• PROVIDED MATERIAL:

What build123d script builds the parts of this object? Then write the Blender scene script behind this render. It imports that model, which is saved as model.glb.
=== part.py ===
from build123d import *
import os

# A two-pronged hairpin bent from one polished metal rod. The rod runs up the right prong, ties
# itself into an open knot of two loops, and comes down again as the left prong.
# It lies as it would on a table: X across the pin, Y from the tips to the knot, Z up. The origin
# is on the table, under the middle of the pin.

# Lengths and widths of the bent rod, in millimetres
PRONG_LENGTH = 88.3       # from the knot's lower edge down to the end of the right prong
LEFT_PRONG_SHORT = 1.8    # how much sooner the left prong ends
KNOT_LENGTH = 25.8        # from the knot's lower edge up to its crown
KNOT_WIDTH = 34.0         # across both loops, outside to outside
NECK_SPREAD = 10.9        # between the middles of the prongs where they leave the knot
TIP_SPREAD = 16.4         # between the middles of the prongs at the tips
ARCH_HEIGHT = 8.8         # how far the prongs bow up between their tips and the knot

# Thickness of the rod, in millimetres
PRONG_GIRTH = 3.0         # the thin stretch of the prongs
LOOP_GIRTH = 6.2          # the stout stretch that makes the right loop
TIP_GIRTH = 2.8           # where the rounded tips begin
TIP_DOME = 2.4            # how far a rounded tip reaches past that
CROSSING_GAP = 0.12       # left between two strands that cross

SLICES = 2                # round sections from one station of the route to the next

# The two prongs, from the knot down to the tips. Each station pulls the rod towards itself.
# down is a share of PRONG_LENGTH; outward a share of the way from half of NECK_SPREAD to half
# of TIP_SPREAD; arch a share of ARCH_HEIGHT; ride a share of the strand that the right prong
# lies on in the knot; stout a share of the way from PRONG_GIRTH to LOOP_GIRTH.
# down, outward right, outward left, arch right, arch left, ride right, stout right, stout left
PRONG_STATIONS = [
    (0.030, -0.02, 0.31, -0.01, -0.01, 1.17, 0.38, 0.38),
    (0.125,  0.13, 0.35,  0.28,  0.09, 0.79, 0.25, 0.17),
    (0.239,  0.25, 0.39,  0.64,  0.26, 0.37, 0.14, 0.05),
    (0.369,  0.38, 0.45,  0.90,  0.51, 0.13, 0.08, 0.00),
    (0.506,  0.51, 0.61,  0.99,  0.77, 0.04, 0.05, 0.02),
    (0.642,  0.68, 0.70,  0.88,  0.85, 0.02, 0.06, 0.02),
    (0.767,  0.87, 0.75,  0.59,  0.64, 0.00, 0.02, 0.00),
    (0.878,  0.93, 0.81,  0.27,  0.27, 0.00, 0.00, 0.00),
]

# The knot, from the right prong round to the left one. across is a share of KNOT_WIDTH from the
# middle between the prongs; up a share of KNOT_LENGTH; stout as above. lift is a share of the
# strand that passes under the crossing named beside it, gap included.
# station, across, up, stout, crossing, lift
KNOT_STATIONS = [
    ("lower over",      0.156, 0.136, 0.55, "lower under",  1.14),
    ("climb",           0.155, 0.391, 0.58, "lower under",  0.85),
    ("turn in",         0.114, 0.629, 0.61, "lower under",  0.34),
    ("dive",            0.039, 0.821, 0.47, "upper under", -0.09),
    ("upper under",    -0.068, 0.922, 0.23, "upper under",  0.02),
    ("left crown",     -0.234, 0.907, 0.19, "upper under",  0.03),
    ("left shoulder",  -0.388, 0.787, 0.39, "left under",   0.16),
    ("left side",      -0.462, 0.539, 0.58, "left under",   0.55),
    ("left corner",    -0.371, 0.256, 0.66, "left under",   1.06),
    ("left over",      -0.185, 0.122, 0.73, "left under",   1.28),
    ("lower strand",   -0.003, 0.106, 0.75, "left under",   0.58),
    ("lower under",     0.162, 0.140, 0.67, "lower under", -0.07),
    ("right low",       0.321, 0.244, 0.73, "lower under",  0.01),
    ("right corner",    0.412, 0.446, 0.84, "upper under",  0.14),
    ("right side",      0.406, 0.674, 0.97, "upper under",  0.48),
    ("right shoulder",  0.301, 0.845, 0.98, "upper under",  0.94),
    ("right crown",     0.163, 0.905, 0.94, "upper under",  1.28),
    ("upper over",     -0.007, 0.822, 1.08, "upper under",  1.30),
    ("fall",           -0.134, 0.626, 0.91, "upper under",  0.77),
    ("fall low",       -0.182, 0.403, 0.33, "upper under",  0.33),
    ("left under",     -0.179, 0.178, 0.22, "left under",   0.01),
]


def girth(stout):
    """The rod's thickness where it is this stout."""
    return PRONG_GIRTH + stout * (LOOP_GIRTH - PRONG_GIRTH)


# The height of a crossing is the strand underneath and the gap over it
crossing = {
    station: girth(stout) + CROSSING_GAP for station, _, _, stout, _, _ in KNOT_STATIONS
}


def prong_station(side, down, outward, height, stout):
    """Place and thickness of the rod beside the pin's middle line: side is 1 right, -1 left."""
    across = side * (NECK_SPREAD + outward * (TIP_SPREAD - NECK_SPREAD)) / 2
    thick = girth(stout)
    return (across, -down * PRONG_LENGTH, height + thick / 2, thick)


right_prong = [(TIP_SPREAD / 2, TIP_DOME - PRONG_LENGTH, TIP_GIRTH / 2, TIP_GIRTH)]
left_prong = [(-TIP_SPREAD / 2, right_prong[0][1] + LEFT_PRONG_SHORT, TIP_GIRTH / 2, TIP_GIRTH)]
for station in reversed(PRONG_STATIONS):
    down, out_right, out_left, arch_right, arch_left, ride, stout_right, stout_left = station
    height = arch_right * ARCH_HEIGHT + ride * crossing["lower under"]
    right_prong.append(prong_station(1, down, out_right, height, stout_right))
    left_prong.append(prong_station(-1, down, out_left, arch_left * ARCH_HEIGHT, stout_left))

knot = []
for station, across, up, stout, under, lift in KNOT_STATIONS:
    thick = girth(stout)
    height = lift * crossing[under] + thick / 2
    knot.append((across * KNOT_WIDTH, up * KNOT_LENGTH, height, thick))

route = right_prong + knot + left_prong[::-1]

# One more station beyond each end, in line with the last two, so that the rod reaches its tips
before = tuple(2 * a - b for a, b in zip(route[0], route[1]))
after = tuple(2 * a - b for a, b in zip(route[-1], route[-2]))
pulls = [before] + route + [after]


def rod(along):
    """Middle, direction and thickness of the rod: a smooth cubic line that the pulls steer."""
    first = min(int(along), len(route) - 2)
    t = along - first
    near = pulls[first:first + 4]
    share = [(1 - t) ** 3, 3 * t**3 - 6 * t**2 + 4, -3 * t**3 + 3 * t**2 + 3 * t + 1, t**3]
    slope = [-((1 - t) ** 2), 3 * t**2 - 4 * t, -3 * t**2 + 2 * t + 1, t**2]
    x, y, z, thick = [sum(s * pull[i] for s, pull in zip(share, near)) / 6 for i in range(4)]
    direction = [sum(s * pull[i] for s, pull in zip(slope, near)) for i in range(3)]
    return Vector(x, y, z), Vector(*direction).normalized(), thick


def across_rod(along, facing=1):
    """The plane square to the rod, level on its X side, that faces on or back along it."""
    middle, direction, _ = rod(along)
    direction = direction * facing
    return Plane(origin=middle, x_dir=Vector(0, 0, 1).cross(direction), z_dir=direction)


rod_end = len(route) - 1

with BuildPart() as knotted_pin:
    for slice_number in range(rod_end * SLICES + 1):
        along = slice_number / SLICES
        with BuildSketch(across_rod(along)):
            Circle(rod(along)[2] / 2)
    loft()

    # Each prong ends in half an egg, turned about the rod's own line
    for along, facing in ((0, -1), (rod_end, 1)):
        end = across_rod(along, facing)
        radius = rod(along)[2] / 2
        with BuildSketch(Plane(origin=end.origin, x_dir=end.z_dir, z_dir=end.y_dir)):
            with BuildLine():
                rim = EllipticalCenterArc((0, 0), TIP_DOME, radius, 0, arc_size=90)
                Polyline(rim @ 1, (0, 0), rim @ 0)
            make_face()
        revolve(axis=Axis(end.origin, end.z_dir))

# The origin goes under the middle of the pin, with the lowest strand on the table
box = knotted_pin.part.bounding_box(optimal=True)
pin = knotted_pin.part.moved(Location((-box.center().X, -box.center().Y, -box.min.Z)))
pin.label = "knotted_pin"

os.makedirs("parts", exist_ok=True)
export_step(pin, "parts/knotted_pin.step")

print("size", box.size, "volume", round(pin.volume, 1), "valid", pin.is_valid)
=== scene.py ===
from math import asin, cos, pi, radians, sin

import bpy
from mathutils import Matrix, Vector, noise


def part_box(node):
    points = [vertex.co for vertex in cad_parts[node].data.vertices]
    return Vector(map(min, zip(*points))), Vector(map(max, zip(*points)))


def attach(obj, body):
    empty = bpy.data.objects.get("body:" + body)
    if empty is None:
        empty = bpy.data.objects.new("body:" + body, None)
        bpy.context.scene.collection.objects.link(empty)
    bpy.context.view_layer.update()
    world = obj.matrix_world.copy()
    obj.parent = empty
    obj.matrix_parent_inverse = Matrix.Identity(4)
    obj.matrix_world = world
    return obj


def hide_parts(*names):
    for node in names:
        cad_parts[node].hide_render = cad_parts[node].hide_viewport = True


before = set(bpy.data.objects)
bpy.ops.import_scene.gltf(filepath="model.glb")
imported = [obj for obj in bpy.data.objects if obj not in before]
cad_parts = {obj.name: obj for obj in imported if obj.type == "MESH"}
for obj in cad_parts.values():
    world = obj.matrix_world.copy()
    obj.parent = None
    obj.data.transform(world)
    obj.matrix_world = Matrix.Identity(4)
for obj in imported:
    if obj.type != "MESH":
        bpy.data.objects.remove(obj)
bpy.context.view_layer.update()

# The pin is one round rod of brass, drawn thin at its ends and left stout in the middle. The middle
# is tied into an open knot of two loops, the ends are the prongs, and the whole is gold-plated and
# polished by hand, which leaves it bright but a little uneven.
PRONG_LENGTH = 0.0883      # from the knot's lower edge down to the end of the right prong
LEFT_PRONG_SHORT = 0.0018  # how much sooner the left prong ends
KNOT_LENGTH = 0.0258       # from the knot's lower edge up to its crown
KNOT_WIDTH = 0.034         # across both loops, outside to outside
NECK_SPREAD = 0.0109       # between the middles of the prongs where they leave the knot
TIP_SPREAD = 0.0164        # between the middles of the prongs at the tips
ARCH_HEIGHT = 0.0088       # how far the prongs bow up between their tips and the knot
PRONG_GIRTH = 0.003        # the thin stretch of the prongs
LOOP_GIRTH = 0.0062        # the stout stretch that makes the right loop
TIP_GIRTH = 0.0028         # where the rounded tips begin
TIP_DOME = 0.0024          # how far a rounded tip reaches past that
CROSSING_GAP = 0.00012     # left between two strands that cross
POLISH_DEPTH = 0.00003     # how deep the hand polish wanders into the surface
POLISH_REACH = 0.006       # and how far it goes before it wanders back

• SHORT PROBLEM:
Give again only the lines that run from the line with "# Each prong" to the line with "before = set(bpy.data.objects)". Include both of those lines exactly as written.

• SOLUTION TO THE PROBLEM:
    # Each prong ends in half an egg, turned about the rod's own line
    for along, facing in ((0, -1), (rod_end, 1)):
        end = across_rod(along, facing)
        radius = rod(along)[2] / 2
        with BuildSketch(Plane(origin=end.origin, x_dir=end.z_dir, z_dir=end.y_dir)):
            with BuildLine():
                rim = EllipticalCenterArc((0, 0), TIP_DOME, radius, 0, arc_size=90)
                Polyline(rim @ 1, (0, 0), rim @ 0)
            make_face()
        revolve(axis=Axis(end.origin, end.z_dir))

# The origin goes under the middle of the pin, with the lowest strand on the table
box = knotted_pin.part.bounding_box(optimal=True)
pin = knotted_pin.part.moved(Location((-box.center().X, -box.center().Y, -box.min.Z)))
pin.label = "knotted_pin"

os.makedirs("parts", exist_ok=True)
export_step(pin, "parts/knotted_pin.step")

print("size", box.size, "volume", round(pin.volume, 1), "valid", pin.is_valid)
=== scene.py ===
from math import asin, cos, pi, radians, sin

import bpy
from mathutils import Matrix, Vector, noise


def part_box(node):
    points = [vertex.co for vertex in cad_parts[node].data.vertices]
    return Vector(map(min, zip(*points))), Vector(map(max, zip(*points)))


def attach(obj, body):
    empty = bpy.data.objects.get("body:" + body)
    if empty is None:
        empty = bpy.data.objects.new("body:" + body, None)
        bpy.context.scene.collection.objects.link(empty)
    bpy.context.view_layer.update()
    world = obj.matrix_world.copy()
    obj.parent = empty
    obj.matrix_parent_inverse = Matrix.Identity(4)
    obj.matrix_world = world
    return obj


def hide_parts(*names):
    for node in names:
        cad_parts[node].hide_render = cad_parts[node].hide_viewport = True


before = set(bpy.data.objects)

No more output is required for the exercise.